PROBLEM STATEMENT:
Quote only the lines from the top of the listing below down to and including the line with "stand on Z = 0.".

COLLECTED MATERIAL:
- - - - -

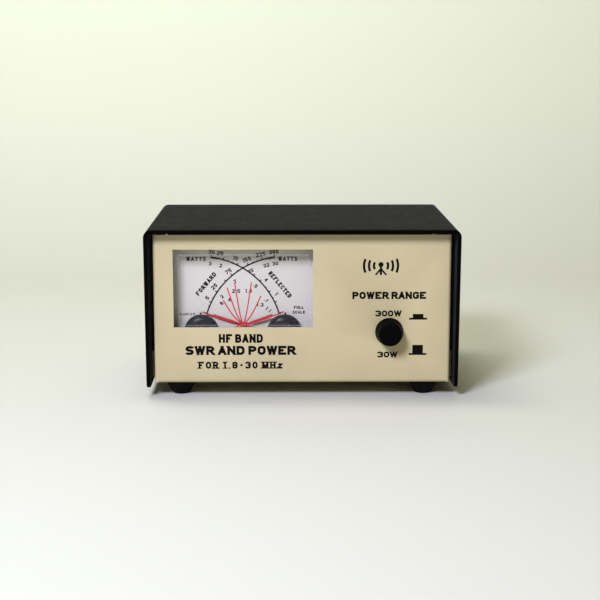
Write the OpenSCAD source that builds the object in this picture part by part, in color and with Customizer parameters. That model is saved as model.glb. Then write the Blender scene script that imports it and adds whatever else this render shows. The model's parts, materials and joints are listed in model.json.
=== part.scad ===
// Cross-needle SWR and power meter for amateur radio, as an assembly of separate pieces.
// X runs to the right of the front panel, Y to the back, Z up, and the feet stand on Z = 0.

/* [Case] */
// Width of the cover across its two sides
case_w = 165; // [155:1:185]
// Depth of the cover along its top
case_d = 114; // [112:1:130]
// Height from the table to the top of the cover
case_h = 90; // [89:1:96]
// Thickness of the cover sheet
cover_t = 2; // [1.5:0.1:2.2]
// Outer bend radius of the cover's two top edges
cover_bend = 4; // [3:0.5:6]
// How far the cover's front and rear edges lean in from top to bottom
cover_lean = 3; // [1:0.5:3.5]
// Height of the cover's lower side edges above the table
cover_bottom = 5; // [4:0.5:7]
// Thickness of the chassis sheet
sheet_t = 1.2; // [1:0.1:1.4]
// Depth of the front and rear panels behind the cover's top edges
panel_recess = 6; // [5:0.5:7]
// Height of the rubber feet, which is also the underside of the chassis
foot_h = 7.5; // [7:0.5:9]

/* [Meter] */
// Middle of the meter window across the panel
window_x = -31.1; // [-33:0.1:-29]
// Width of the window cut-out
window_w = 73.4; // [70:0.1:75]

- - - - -

SOLUTION FOR THIS TASK:
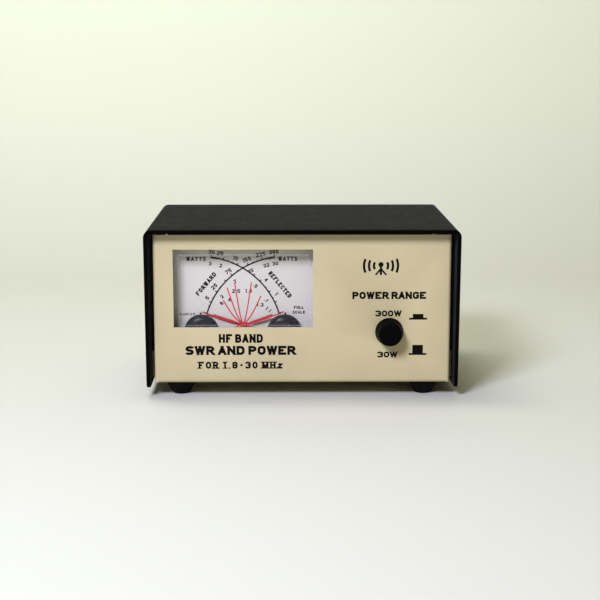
Write the OpenSCAD source that builds the object in this picture part by part, in color and with Customizer parameters. That model is saved as model.glb. Then write the Blender scene script that imports it and adds whatever else this render shows. The model's parts, materials and joints are listed in model.json.
=== part.scad ===
// Cross-needle SWR and power meter for amateur radio, as an assembly of separate pieces.
// X runs to the right of the front panel, Y to the back, Z up, and the feet stand on Z = 0.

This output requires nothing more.